Впрочем, видим, что доходят до займа не те, которые нуждаются в необходимом (им никто и не поверит в долг), но занимают люди, которые предаются безрасчетным издержкам и бесполезной пышности, раболепствуют женским прихотям. Жена говорит; «Мне нужно дорогое платье и золотые вещи, и сыновьям необходимы приличные им и нарядные одежды, и слугам надобны цветные и пестрые одеяния, и для стола потребно изобилие». И муж, выполняя такие распоряжения жены, идет к ростовщику; прежде нежели получить в руки занятые деньги, меняет одного на другого многих владык, непрестанно входя в обязательство с новыми заимодавцами, и непрерывностью этого зла избегает обличения в недостаточности. И как одержимые водяной болезнью остаются в той мысли, что они тучны, так и этот человек представляет себя богатым, непрестанно то занимая, то отдавая деньги, и новыми долгами уплачивая прежние, так что самой непрерывностью зла приобретает себе доверие к получению вновь. Потом, как больные холерой, непрестанно извергая вон принятую им пищу, и прежде нежели желудок совершенно очищен, наполняя его новой пищей, опять подвергаются рвоте с мучительной болью и судорогами: так и эти люди, меняя один рост на другой, и прежде нежели очищен прежний долг, делая новый заем, на несколько времени повеличавшись чужим имуществом, впоследствии оплакивают собственное свое достояние. Как многих погубило чужое добро! Как многие, видев себя богатыми во сне, понесли ущерб!
Но говорят, что многие через долги разбогатели, а я думаю, что больше было таких, которые дошли до петли. Ты видишь разбогатевших, а не считаешь удавившихся, которые, не терпя стыда подвергнуться взысканию долгов, позорной жизни предпочли удавку и смерть.
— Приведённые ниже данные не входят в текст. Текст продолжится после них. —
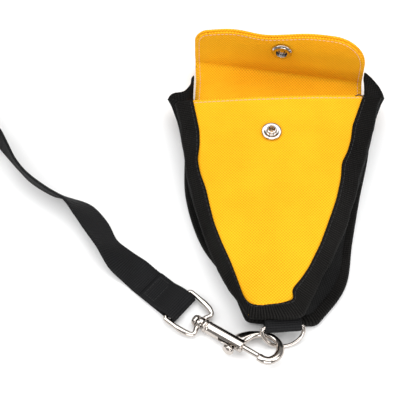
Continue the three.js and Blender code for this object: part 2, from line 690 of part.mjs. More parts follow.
function leadRun() {
  const centre = spline(LEAD_ROUTE.map(([x, y, z]) => [x, y, z]));
  const lean = new THREE.CatmullRomCurve3(LEAD_ROUTE.map((row) => vec(row[3], 0)));
  const t = WEBBING / 2;
  const w = WEBBING_WIDTH / 2;
  const outline = [[-t, 0.3 - w], [-t, w - 0.3], [0.3 - t, w], [t - 0.3, w], [t, w - 0.3],
    [t, 0.3 - w], [t - 0.3, -w], [0.3 - t, -w]];
  return strip(outline, 39, (thick, wide, along) => {
    const at = centre.getPoint(along);
    const go = centre.getTangent(along);
    const angle = THREE.MathUtils.degToRad(lean.getPoint(along).x);
    const flat = vec(go.y, -go.x).normalize();
    const across = flat.multiplyScalar(Math.cos(angle)).setZ(-Math.sin(angle));
    const face = go.clone().cross(across).normalize();
    return at.addScaledVector(across, wide).addScaledVector(face, thick);
  });
}

// The wound part of the lead, standing on its edge.
function leadCoil() {
  const [inner, outer] = COIL_RADII;
  const height = WEBBING_WIDTH + 0.2;
  return turned([[inner, 0], [outer, 0], [outer, height], [inner, height], [inner, 0]], 40);
}

function handLoop() {
  const inner = HAND_LOOP_RADIUS - WEBBING / 2;
  const outer = HAND_LOOP_RADIUS + WEBBING / 2;
  return turned([[inner, 0], [outer, 0], [outer, WEBBING_WIDTH], [inner, WEBBING_WIDTH], [inner, 0]], 28);
}

// ---- assembly -----------------------------------------------------------------------------

pouch.add(flap, stud, dRing, tab, hook, eye, lead);

add(pouch, "back_panel", backPanel(), yellowCanvas);
add(pouch, "front_panel", frontPanel(), yellowCanvas);
add(pouch, "gusset", gusset(), blackCanvas);
add(pouch, "front_binding", frontBinding(), blackTape);
add(pouch, "back_binding", backBinding(), blackTape);
add(stud, "snap_stud", snapStud(), nickel);
add(stud, "snap_stud_eyelet", eyelet(4.6, 2.6, 0.5), nickel).position.z = -CANVAS - 1.5;
add(tab, "d_ring_tab", tabLoop(), blackWebbing);

add(flap, "flap_lining", flapLayer(0), yellowCanvas);
add(flap, "flap_outer", flapLayer(CANVAS + GAP), yellowCanvas);
const towardPouch = new THREE.Group();
towardPouch.position.copy(socketAt);
towardPouch.rotation.set(Math.PI / 2, 0, WALL_TURN, "ZYX");
flap.add(towardPouch);
add(towardPouch, "snap_socket", snapSocket(), nickel).position.z = GAP;
add(towardPouch, "snap_socket_spring", socketSpring(), springSteel).position.z = GAP + 1.4;
const cap = add(towardPouch, "snap_cap", snapCap(), nickel);
cap.rotation.x = Math.PI;
cap.position.z = -2 * (CANVAS + GAP) - GAP;

add(dRing, "d_ring", dRingWire(), nickel);

add(hook, "hook_body", hookBody(), nickel);
add(hook, "swivel_post", swivelPost(), nickel);
add(hook, "trigger_bolt", triggerBolt(), nickel);
add(hook, "thumb_knob", thumbKnob(), nickel);
add(hook, "trigger_spring", triggerSpring(), springSteel);
add(eye, "swivel_eye", swivelEye(), nickel);

add(lead, "lead_end_loop", leadEndLoop(), blackWebbing);
add(pouch, "lead_run", leadRun(), blackWebbing);
add(pouch, "lead_coil", leadCoil(), blackWebbing).position.set(...COIL_CENTRE, 0.1);
const handLoopAngle = THREE.MathUtils.degToRad(80);
add(pouch, "hand_loop", handLoop(), blackWebbing).position.set(
  COIL_CENTRE[0] + HAND_LOOP_OFFSET * Math.cos(handLoopAngle),
  COIL_CENTRE[1] + HAND_LOOP_OFFSET * Math.sin(handLoopAngle), 0.15);

export default pouch;
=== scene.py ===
"""A yellow canvas treat pouch that lies open on its back, with its bolt snap and webbing lead.

Metres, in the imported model's frame: +X is to the right, +Y points to the mouth, and +Z is up
from the table. Lengths below are written in millimetres and multiplied by MM.
"""

import math

import bmesh
import bpy
import numpy as np
from mathutils import Matrix, Vector


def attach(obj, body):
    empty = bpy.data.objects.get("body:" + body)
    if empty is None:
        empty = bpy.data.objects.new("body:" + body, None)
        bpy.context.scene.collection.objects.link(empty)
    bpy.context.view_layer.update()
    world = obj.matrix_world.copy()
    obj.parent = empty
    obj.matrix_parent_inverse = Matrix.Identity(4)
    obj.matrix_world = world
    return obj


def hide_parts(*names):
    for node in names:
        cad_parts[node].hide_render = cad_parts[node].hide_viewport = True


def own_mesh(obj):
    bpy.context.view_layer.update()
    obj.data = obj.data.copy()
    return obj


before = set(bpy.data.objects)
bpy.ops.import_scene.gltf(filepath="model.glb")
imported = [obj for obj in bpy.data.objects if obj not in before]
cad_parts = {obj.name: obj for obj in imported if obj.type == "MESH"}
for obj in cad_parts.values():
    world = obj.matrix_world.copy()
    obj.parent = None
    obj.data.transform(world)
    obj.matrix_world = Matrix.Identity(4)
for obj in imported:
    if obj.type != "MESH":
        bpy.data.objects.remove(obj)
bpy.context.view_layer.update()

MM = 0.001

# ---- the view and its light (metres)

VIEW_TARGET = (-0.045, 0, 0)
VIEW_DISTANCE = 0.7
VIEW_ELEVATION = math.radians(60)
VIEW_WIDTH = 0.231  # of what is seen at the target
SENSOR_WIDTH = 36  # millimetres, as the lens is
FLOOR_SIZE = 6
FLOOR_GREY = 0.93
FLOOR_Z = -0.0001
AMBIENT_LIGHT = 0.3
LIGHT_TARGET = (-0.02, 0, 0)
SOFTBOXES = {  # place, width and height, power in watts
    "overhead": ((0.05, 0.25, 1.25), (1.2, 1.3), 13),
    "left": ((-0.9, -0.1, 1.0), (0.7, 0.9), 6),
    "right": ((0.95, -0.3, 0.85), (0.6, 0.9), 5),
    "front": ((0, -1.1, 0.6), (1.0, 0.5), 8),
}

# ---- the pouch's rim, as in the solid model (millimetres)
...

Видал я жалкое зрелище, как свободно рожденных за отцовские долги влекли на торг для продажи. Ты не можешь детям оставить денег? По крайней мере, не отнимай у них и благородства. Сбереги для них это одно достояние – свободу, этот залог, полученный тобою от родителей. Никого никогда не винили за убожество отца, но отцовский долг доводит до тюрьмы. Не оставляй по себе рукописания, которое бы уподоблялось отеческой клятве, переходящей на детей и внуков (2).